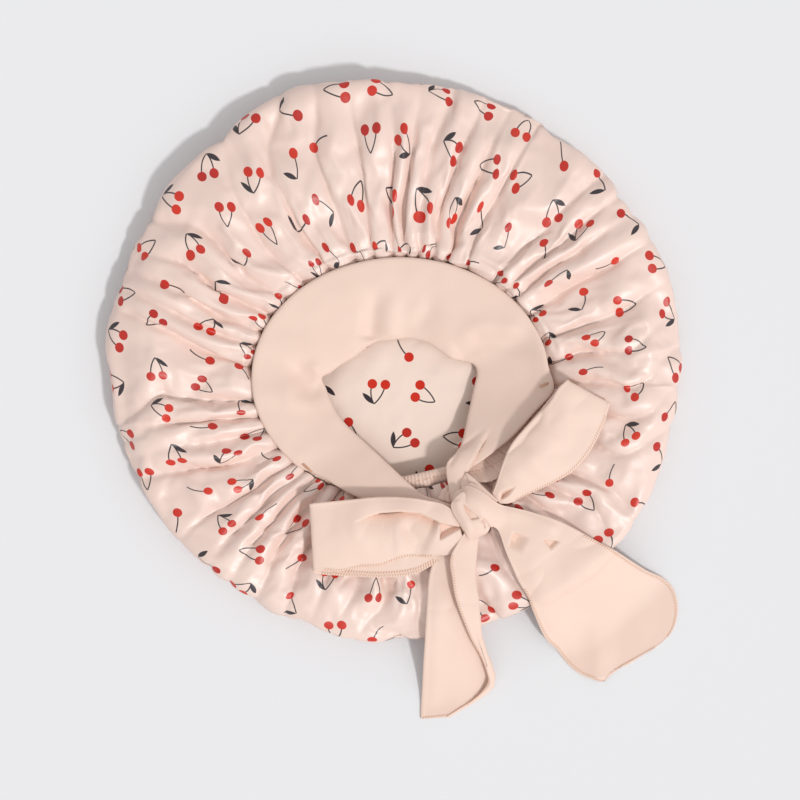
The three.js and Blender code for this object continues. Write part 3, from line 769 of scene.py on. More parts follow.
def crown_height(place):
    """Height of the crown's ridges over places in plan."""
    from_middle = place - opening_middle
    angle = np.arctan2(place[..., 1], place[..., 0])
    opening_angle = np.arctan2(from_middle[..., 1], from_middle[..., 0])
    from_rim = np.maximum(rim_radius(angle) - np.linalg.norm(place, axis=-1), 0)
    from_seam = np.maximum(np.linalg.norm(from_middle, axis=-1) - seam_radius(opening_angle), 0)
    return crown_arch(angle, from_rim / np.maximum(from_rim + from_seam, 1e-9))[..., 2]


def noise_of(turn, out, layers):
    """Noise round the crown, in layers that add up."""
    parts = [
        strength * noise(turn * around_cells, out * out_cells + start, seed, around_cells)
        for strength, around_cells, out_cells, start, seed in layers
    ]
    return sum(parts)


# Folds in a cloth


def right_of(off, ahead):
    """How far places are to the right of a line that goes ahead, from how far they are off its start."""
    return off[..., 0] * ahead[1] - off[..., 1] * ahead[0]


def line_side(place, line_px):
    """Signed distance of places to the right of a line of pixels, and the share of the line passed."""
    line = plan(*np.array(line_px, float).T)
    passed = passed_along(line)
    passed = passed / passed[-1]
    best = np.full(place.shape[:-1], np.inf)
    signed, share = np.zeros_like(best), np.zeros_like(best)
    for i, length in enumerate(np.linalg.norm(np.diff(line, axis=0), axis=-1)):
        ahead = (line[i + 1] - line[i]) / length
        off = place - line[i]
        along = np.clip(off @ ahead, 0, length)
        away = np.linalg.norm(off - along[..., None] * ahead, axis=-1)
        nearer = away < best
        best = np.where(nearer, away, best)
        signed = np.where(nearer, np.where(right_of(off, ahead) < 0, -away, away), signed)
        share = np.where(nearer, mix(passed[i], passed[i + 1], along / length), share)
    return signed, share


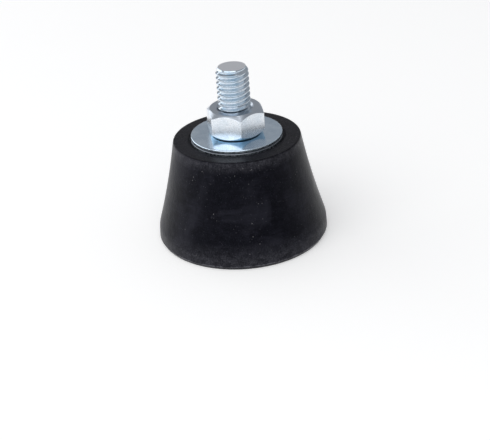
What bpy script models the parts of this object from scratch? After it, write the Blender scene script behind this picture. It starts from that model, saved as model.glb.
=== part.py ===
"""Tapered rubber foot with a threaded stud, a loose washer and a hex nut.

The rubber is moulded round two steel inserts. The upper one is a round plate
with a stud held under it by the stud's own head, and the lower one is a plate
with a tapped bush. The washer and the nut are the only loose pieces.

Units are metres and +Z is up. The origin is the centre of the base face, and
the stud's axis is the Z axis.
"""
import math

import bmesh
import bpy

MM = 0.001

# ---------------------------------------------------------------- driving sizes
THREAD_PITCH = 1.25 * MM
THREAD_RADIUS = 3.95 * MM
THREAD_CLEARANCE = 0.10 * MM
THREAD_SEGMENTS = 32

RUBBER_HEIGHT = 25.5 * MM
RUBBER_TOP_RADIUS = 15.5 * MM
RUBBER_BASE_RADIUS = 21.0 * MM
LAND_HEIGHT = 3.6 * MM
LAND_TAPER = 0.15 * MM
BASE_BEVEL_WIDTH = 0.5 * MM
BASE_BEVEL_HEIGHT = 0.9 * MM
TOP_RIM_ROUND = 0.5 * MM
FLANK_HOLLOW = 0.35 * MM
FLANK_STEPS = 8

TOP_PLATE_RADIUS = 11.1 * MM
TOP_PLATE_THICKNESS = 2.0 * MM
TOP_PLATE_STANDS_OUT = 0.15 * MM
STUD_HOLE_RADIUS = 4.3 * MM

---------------

■ What you are asked to do: The lines to return begin at the first line of the records and end at the line holding "return crown_arch(angle, from_rim"; please return them exactly, including both, and nothing beyond.

■ Exercise solution:
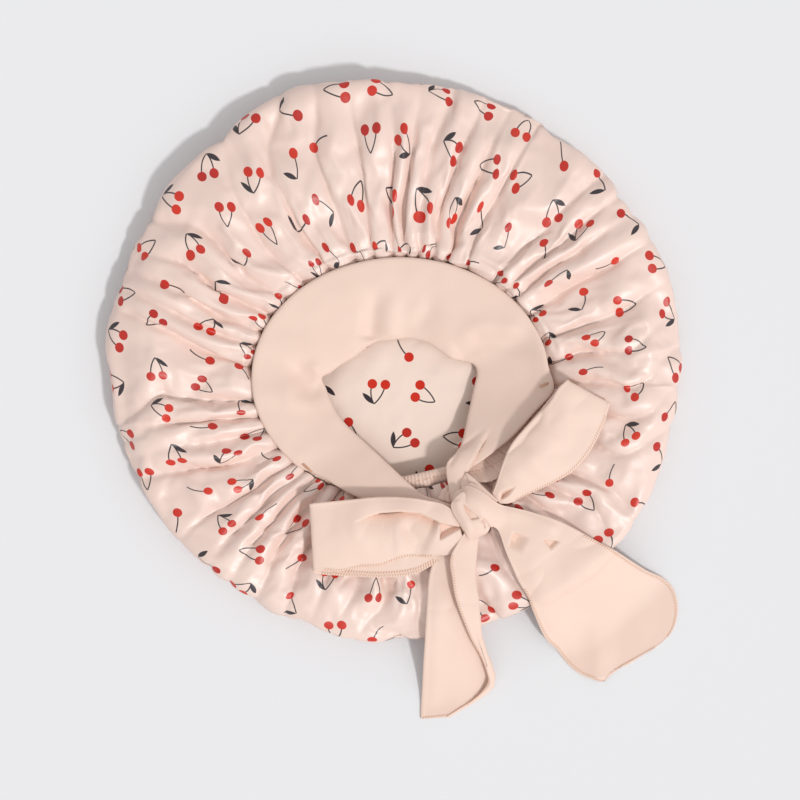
The three.js and Blender code for this object continues. Write part 3, from line 769 of scene.py on. More parts follow.
def crown_height(place):
    """Height of the crown's ridges over places in plan."""
    from_middle = place - opening_middle
    angle = np.arctan2(place[..., 1], place[..., 0])
    opening_angle = np.arctan2(from_middle[..., 1], from_middle[..., 0])
    from_rim = np.maximum(rim_radius(angle) - np.linalg.norm(place, axis=-1), 0)
    from_seam = np.maximum(np.linalg.norm(from_middle, axis=-1) - seam_radius(opening_angle), 0)
    return crown_arch(angle, from_rim / np.maximum(from_rim + from_seam, 1e-9))[..., 2]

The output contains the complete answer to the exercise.